S’il se comprend que l’accédant à la propriété soit assimilé à un consommateur, qu’en est-il du promoteur maître d’ouvrage ? La jurisprudence de la Haute juridiction est, à cet égard, particulièrement souple. Un promoteur n’est pas un professionnel de la construction (v. Cass. civ. 3, 4 février 2016, n° 14-29.347, FS-P+B N° Lexbase : A3083PKE) comme l’a rappelé la troisième chambre civile dans un arrêt rendu le 7 novembre 2019 (Cass. civ. 3, 7 novembre 2019, n° 18-23.259, FS-P+B+I N° Lexbase : A9982ZTU) à propos d’une SCI qui avait pour objet social l’investissement et la gestion immobiliers et notamment la mise en location d’immeubles dont elle a fait l’acquisition. Différence est faite entre le professionnel de l’immobilier et le professionnel de la construction.

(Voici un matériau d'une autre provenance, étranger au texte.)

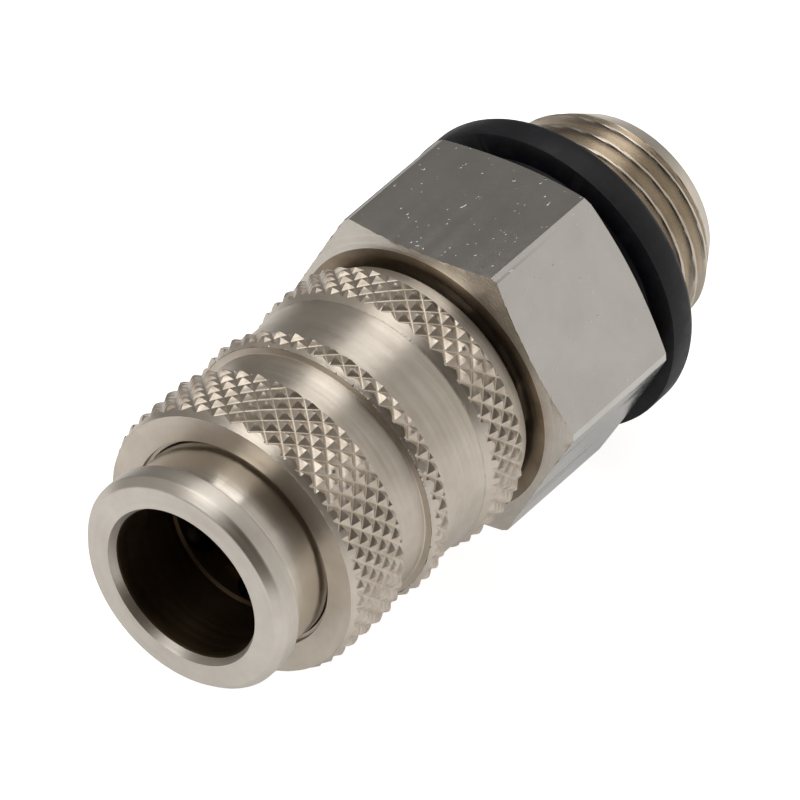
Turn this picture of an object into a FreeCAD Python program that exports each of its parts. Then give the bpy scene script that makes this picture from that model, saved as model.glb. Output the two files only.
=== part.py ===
import FreeCAD, Part
import math
import os

import Sketcher
from FreeCAD import Placement, Rotation, Vector

# Pneumatic quick coupling, uncoupled: the release sleeve stands back and the valve is closed.
# Millimetres. The axis is Y, the plug bore opens towards -Y, the male thread points to +Y and a
# flat of the hexagon looks up. The origin is the centre of the plug bore's mouth.

# Driving sizes. Lengths called place, front, end or depth are measured along the axis from the nose.
SIZES = {
    # Barrel
    "bore_radius": 5.4,
    "collar_step": 0.2,
    "collar_bore_end": 6.3,
    "mouth_chamfer": 0.35,
    "mouth_depth": 0.65,
    "flange_height": 0.6,
    "flange_chamfer_depth": 0.5,
    "flange_chamfer": 0.6,
    "flange_width": 1.95,
    "barrel_wall": 2.05,
    "barrel_length": 33.0,
    "chamber_wall": 0.7,
    "seat_place": 16.0,
    "seat_width": 0.6,
    # Lock balls and their holes
    "ball_count": 6,
    "ball_radius": 1.5,
    "ball_place": 8.2,
    "ball_clearance": 0.05,
    "cam_clearance": 0.03,
    "ball_seat_slope": 0.36,
    # Plug seal in its groove
    "plug_seal_place": 11.7,
    "plug_seal_section": 1.2,
    "plug_seal_groove_width": 1.6,
    "seal_clearance": 0.04,
    # Valve
    "skirt_clearance": 0.1,
    "skirt_wall": 0.7,
    "skirt_lead": 0.1,
    "window_width": 3.0,
    "window_length": 2.2,
    "window_place": 14.7,
    "skirt_floor_place": 15.95,
    "valve_neck_depth": 0.4,
    "valve_seal_section": 1.0,
    "head_gap": 0.75,
    "head_thickness": 1.5,
    "spring_boss_clearance": 0.25,
    "spring_boss_length": 1.7,
    "stem_radius": 0.95,
    "stem_clearance": 0.05,
    # Valve spring and the disc that carries it
    "valve_spring_inset": 1.5,
    "valve_spring_wire": 0.7,
    "valve_spring_turns": 6,
    "guide_thickness": 2.0,
    "guide_clearance": 0.04,
    "guide_hole_count": 6,
    "guide_hole_margin": 0.2,
    "guide_hole_web": 0.75,
    # Seal between barrel and adapter
    "body_seal_thickness": 1.0,
    "body_seal_width": 1.55,
    # Adapter
    "hex_gap": 0.75,
    "hex_length": 11.55,
    "hex_across_flats": 21.0,
    "hex_corner_height": 1.47,
    "hex_front_face_step": 0.5,
    "hex_front_slope": 0.268,
    "hex_back_face_step": 0.3,
    "hex_back_slope": 0.364,
    "socket_clearance": 0.02,
    "adapter_wall": 3.13,
    "thread_radius": 8.33,
    "thread_length": 7.9,
    "thread_chamfer_depth": 1.47,
    "thread_chamfer_length": 2.5,
    "undercut_depth": 0.33,
    # Seal washer
    "washer_clearance": 0.04,
    "washer_lip_clearance": 0.1,
    "washer_hub_width": 1.46,
    "washer_hub_length": 1.15,
    "washer_width": 3.31,
    "washer_thickness": 2.45,
    "washer_round": 0.5,
    # Sleeve
    "sleeve_travel": 3.2,
    "sleeve_front": 5.35,
    "sleeve_length": 19.95,
    "sleeve_mouth_step": 0.24,
    "sleeve_mouth_depth": 0.5,
    "sliding_clearance": 0.06,
    "groove_margin": 0.1,
    "sleeve_shoulder_place": 14.6,
    "sleeve_face_step": 0.5,
    "sleeve_wall": 2.64,
    "sleeve_chamfer": 0.4,
    "knurl_1_end": 10.55,
    "band_1_depth": 1.18,
    "knurl_2_start": 13.9,
    "knurl_2_end": 15.35,
    "band_2_depth": 0.65,
    "knurl_3_start": 19.95,
    "knurl_3_end": 23.4,
    "knurl_end_chamfer": 0.2,
    "sleeve_back_step": 1.15,
    # Sleeve spring
    "sleeve_spring_wire": 0.7,
    "sleeve_spring_turns": 5,
    "spring_clearance": 0.15,
    # Both springs are coiled in short straight runs
    "spring_runs_per_turn": 18,
}

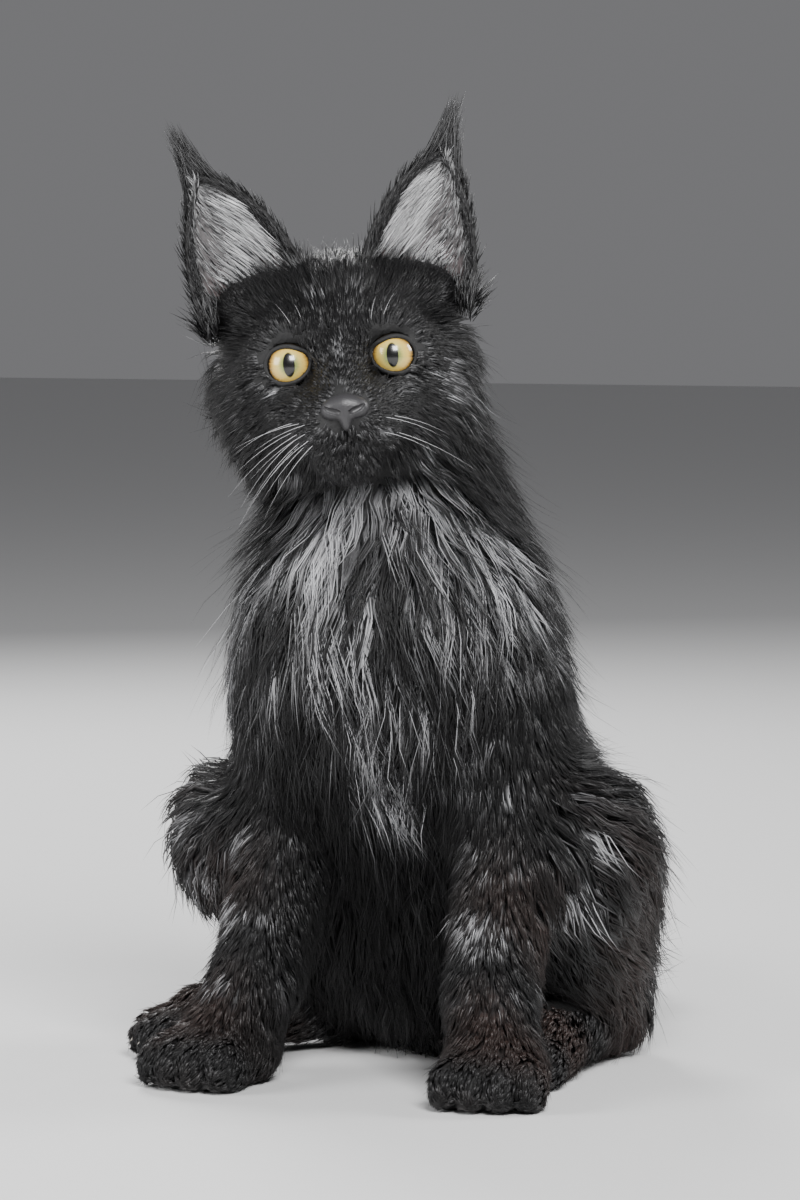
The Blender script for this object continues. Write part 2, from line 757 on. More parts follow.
@dataclass
class Lie:
    """Which way the coat lies on each region of a body."""

    body: Body
    nose: tuple = (0, -0.082, -0.022)       # in the head's axes, where the face's hair parts
    eye_ring: tuple = (0.024, 0.011)        # distances from an eye where its ring of hair starts and is full

    def head(self, points: Points) -> Points:
        """Away from the nose and round the eyes, then out and down over the cheeks."""
        local = moved(HEAD.inverted(), points)
        flow = unit(local - np.array(self.nose))
        side = np.where(local[:, 0] > 0, 1.0, -1.0)
        ruff = smooth(np.abs(local[:, 0]), 0.024, 0.044) * smooth(local[:, 2], 0.024, -0.006)
        fall = np.stack([0.75 * side, np.full(len(side), 0.35), np.full(len(side), -0.85)], axis=1)
        flow += 1.4 * ruff[:, None] * fall
        beard = smooth(local[:, 2], -0.036, -0.050)
        flow += beard[:, None] * (0, 0.1, -1.2)
        for mark in (1, -1):
            away = local - (mark * EYE_APART, EYE_DEPTH - 0.006, 0)
            far = np.linalg.norm(away, axis=1)
            near = smooth(far, *self.eye_ring)
            flow += 1.6 * near[:, None] * unit(away)
        return turned(HEAD, flow)

    def neck(self, points: Points) -> Points:
        """Down, spreading a little to each side."""
        return np.stack([points[:, 0] * 3, np.full(len(points), -0.05), np.full(len(points), -1.0)], axis=1)

    def torso(self, points: Points) -> Points:
        """Down the chest in front, and more and more backwards along the flank."""
        back = np.clip((points[:, 1] - 0.04) / 0.12, 0, 1)
        return np.stack([points[:, 0] * 2 * (1 - back), 0.75 * back, np.full(len(points), -1.0)], axis=1)

    def foreleg(self, points: Points) -> Points:
        """Down the leg, a little backwards."""
        return np.tile((0.0, 0.05, -1.0), (len(points), 1))

    def paw(self, points: Points) -> Points:
        """Forwards over the toes and down."""
        return np.stack([points[:, 0] * 2, np.full(len(points), -1.0), np.full(len(points), -0.55)], axis=1)

    def thigh(self, points: Points) -> Points:
        """Back and down over the haunch."""
        return np.stack(
            [np.sign(points[:, 0]) * 0.15, np.full(len(points), 0.72), np.full(len(points), -0.70)], axis=1
        )

    def foot(self, points: Points) -> Points:
        """Forwards along the foot and down."""
        return np.stack([points[:, 0] * 2, np.full(len(points), -1.0), np.full(len(points), -0.30)], axis=1)

    def tail(self, points: Points) -> Points:
        """The way the tail runs at its nearest bone, a little outwards from it."""
        path = np.array(self.body.tail_path)
        middles, steps = (path[1:] + path[:-1]) / 2, unit(path[1:] - path[:-1])
        nearest = np.argmin(((points[:, None] - middles) ** 2).sum(axis=2), axis=1)
        return steps[nearest] + 0.3 * unit(points - middles[nearest])

    def at(self, points: Points) -> Points:
        """The lie at each point, blended over the regions.

        Args:
            points: Points on or over the skin.

        Returns:
            Directions of length one.
        """
        parts: dict[Region, Callable] = {
            Region.HEAD: self.head, Region.NECK: self.neck, Region.TORSO: self.torso,
            Region.FORELEG: self.foreleg, Region.PAW: self.paw, Region.THIGH: self.thigh,
            Region.FOOT: self.foot, Region.TAIL: self.tail,
        }
        shares = self.body.weights(points)
        return unit(sum(shares[name][:, None] * unit(lie(points)) for name, lie in parts.items()))


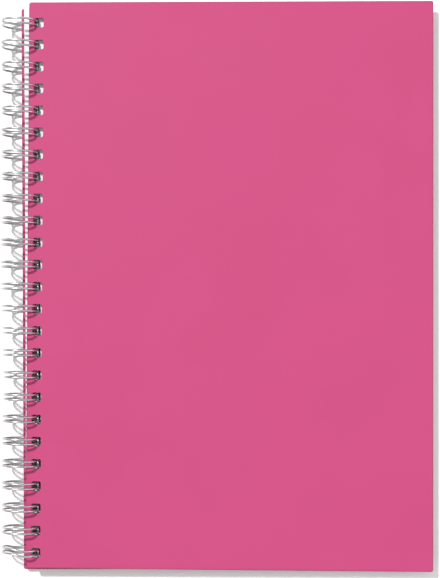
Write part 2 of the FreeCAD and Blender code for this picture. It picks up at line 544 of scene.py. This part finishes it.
sheet = bmesh.new()
bmesh.ops.create_grid(sheet, x_segments=4, y_segments=4, size=floor_size / 2)
floor_data = bpy.data.meshes.new("floor")
sheet.to_mesh(floor_data)
sheet.free()
floor_data.materials.append(white_floor())
floor = bpy.data.objects.new("floor", floor_data)
bpy.context.collection.objects.link(floor)

# Lights. A hard lamp from the head and the spine draws the narrow shadows. A wide panel
# overhead, and a bright white card that stands out beyond the fore-edge, lift them.
lamp_travel = (0.43, -0.53, -1)
lamp_strength = 3.0
lamp_spread = math.radians(5)
panel_size = 4.8
panel_height = 2.0
panel_power = 31.0
white_card_width = 1.0
white_card_height = 1.8
white_card_distance = 1.3
white_card_power = 8.64
studio_grey = (0.29, 0.29, 0.29, 1)


def hang(name, kind, strength, travel, place=(0, 0, 0)):
    """Hang a light at a place, and turn it so that its rays travel one way."""
    light = bpy.data.objects.new(name, bpy.data.lights.new(name, kind))
    light.data.energy = strength
    light.location = place
    light.rotation_euler = Vector(travel).to_track_quat("-Z", "Y").to_euler()
    bpy.context.collection.objects.link(light)
    return light


lamp = hang("lamp", "SUN", lamp_strength, lamp_travel)
lamp.data.angle = lamp_spread
panel = hang("panel", "AREA", panel_power, (0, 0, -1), (0, 0, panel_height))
panel.data.shape = "DISK"
panel.data.size = panel_size
white_card_place = (white_card_distance, 0, white_card_height / 2)
white_card = hang("white_card", "AREA", white_card_power, (-1, 0, 0), white_card_place)
white_card.data.shape = "RECTANGLE"
white_card.data.size = white_card_width
white_card.data.size_y = white_card_height
white_card.visible_camera = False

world = bpy.data.worlds.new("studio")
world.use_nodes = True
world.node_tree.nodes["Background"].inputs["Color"].default_value = studio_grey
bpy.context.scene.world = world
bpy.context.scene.view_settings.view_transform = "Standard"

# Camera. It looks almost straight down on the front cover through a long lens, from about
# 0.6 m above the floor.
camera_data = bpy.data.cameras.new("camera")
camera_data.lens = 99.78
camera = bpy.data.objects.new("camera", camera_data)
camera.location = Vector((34.03, -17.71, 617.86)) * MM
camera.rotation_euler = Euler([math.radians(angle) for angle in (1.493, 3.091, -0.229)])
bpy.context.collection.objects.link(camera)
bpy.context.scene.camera = camera
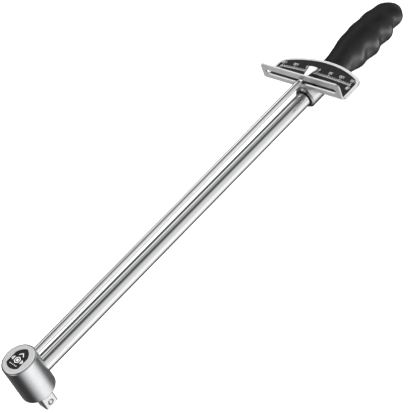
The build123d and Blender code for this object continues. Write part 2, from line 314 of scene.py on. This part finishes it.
def chromed_bar():
    """Chrome over a ground round bar: mirror bands with fine lengthwise polishing lines."""
    finish = Finish("chromed_bar", Metallic=1.0)
    lines = finish.noise(1.1 * MM, detail=3, stretch=(0.02, 1, 1))
    finish.shade(lines, (0.82, 0.825, 0.83), (0.88, 0.88, 0.885))
    finish.roughness(finish.span(finish.noise(7 * MM, detail=5, roughness=0.7), 0.07, 0.15))
    finish.bump(lines, 0.004 * MM)
    return finish.material


def chromed_rod():
    """Satin chrome of the pointer: drawn rod with fine rings left by its straightening."""
    finish = Finish("chromed_rod", Metallic=1.0)
    rings = finish.noise(0.9 * MM, detail=2, stretch=(1, 0.25, 0.25))
    finish.shade(rings, (0.78, 0.785, 0.79), (0.88, 0.88, 0.885))
    finish.roughness(finish.span(finish.noise(5 * MM, detail=4), 0.09, 0.17))
    finish.bump(rings, 0.004 * MM)
    return finish.material


def chromed_tubing():
    """Bright chrome of the handle's tube, a little softer than the beam."""
    finish = Finish("chromed_tubing", Metallic=1.0)
    lines = finish.noise(1.4 * MM, detail=3, stretch=(0.03, 1, 1))
    finish.shade(lines, (0.80, 0.80, 0.81), (0.87, 0.87, 0.875))
    finish.roughness(finish.span(finish.noise(6 * MM, detail=5, roughness=0.7), 0.12, 0.22))
    finish.bump(finish.noise(1.2 * MM, detail=2), 0.003 * MM)
    return finish.material


def satin_plate():
    """Satin nickel over sheet steel, brushed across the wrench, as on the scale plate."""
    finish = Finish("satin_plate", Metallic=1.0)
    brushed = finish.noise(0.5 * MM, detail=4, roughness=0.65, stretch=(1, 0.04, 1))
    clouds = finish.noise(14 * MM, detail=4)
    finish.shade(clouds, (0.80, 0.805, 0.81), (0.88, 0.88, 0.885))
    finish.roughness(finish.span(brushed, 0.30, 0.42))
    finish.bump(brushed, 0.006 * MM)
    return finish.material


def dial_paint():
    """Black stoved paint of the dial: nearly even, with fine dust-like grain."""
    finish = Finish("dial_paint", Specular_IOR_Level=0.16)
    grain = finish.noise(0.5 * MM, detail=4, roughness=0.7)
    finish.shade(grain, 0.011, 0.022)
    finish.roughness(finish.span(finish.noise(6 * MM, detail=4), 0.42, 0.58))
    finish.bump(grain, 0.01 * MM)
    return finish.material


def dial_ink():
    """Off-white screen-printed ink, thin in places."""
    finish = Finish("dial_ink")
    wear = finish.noise(0.8 * MM, detail=4, roughness=0.7)
    finish.shade(wear, 0.34, 0.62, low=0.28, high=0.6)
    finish.roughness(finish.span(wear, 0.5, 0.7))
    return finish.material


def badge_enamel():
    """Glossy black enamel of the head's badge, with a trace of orange peel."""
    finish = Finish("badge_enamel", Specular_IOR_Level=0.2)
    clouds = finish.noise(1.2 * MM, detail=4)
    finish.shade(clouds, 0.006, 0.016)
    finish.roughness(finish.span(clouds, 0.28, 0.4))
    finish.bump(finish.noise(0.7 * MM, detail=2), 0.004 * MM)
    return finish.material


def badge_ink():
    """Raised white enamel of the badge's ornament."""
    finish = Finish("badge_ink")
    clouds = finish.noise(1.0 * MM, detail=4)
    finish.shade(clouds, 0.66, 0.86)
    finish.roughness(finish.span(clouds, 0.3, 0.5))
    return finish.material


def grip_rubber():
    """Black moulded vinyl with a fine leathery grain and a slightly worn, smoother top."""
    finish = Finish("grip_rubber", Specular_IOR_Level=0.34)
    grain = finish.cells(0.55 * MM, "SMOOTH_F1")
    clouds = finish.noise(11 * MM, detail=5, roughness=0.6)
    wear = finish.add("ShaderNodeAttribute")
    wear.attribute_name = "wear"
    finish.shade(clouds, (0.004, 0.004, 0.0045), (0.008, 0.008, 0.009))
    worn = finish.math("MULTIPLY", wear.outputs["Fac"], -0.16)
    finish.roughness(finish.math("ADD", finish.span(clouds, 0.44, 0.54), worn))
    finish.bump(grain, 0.03 * MM)
    finish.bump(finish.noise(3.0 * MM, detail=3), 0.05 * MM)
    return finish.material


def bare_steel():
    """Dull machined steel inside the wrench: turned and a little stained."""
    finish = Finish("bare_steel", Metallic=1.0)
    stains = finish.noise(5 * MM, detail=5, roughness=0.7)
    finish.shade(stains, (0.30, 0.29, 0.28), (0.45, 0.45, 0.45))
    finish.roughness(finish.span(stains, 0.3, 0.5))
    finish.bump(finish.noise(0.4 * MM, detail=2), 0.008 * MM)
    return finish.material


def polished_ball():
    """Hardened bearing ball, polished to a mirror with hairline handling marks."""
    finish = Finish("polished_ball", Metallic=1.0)
    marks = finish.noise(0.6 * MM, detail=5, roughness=0.7)
    finish.shade(marks, (0.84, 0.84, 0.85), (0.90, 0.90, 0.91))
    finish.roughness(finish.span(marks, 0.04, 0.10))
    return finish.material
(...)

Si cette subtilité fait la joie des promoteurs, elle génèrera forcément des contentieux, pour relever de la libre appréciation des juges du fond.

Puisque la qualification de non-professionnel semble relativement aisée, se pose donc la question de savoir si la clause limitative de responsabilité est susceptible de créer un déséquilibre significatif entre les parties, seconde condition à remplir. Et là encore, la réponse est positive même si les décisions restent encore éparses. La nullité d’une clause plafonnant le montant des indemnisations dues par un contrôleur technique a, par exemple, été prononcée il y a peu (Cass. civ. 3, 4 février 2016, préc.). Un autre exemple en atteste également. Il s’agit d’un arrêt rendu par la troisième chambre civile de la Cour de cassation le 17 octobre 2019 (Cass. civ. 3, 17 octobre 2019, n° 18-18.469, FS-P+B+I N° Lexbase : A9318ZRK). En l’espèce, une clause stipulait que ne pouvait donner lieu à l’indemnisation par le constructeur tout préjudice matériel, dommage à des biens distincts de l’objet du contrat, tout préjudice direct ou indirect, tout manque à gagner ou perte d’exploitation résultant de l’inexécution du contrat, d’un retard, d’un sinistre, de vices ou problèmes affectant le matériel. La cour d’appel d’Aix-en-Provence, dans un arrêt rendu le 15 mars 2018 (CA Aix-en-Provence, 15 mars 2018, n° 15/096377 N° Lexbase : A1128NN4), fait application de cette clause au motif que le maître d’ouvrage, n’étant pas un consommateur, ne peut se prévaloir de la règlementation sur les clauses abusives. La Haute juridiction censure mais uniquement sur le terrain de la qualification de consommateur. L’arrêt de la cour d’appel de renvoi sera donc fort instructif.

L’arrêt rapporté s’inscrit dans cette lignée. En l’espèce, le contrat de maîtrise d’œuvre comporte une clause selon laquelle « en cas de litige sur l’exécution du contrat, les parties conviennent de saisir et de se soumettre à la commission de conciliation (…) et ce, avant toute procédure judiciaire ». Cette clause est jugée abusive au sens de l’article L. 212-1 précité.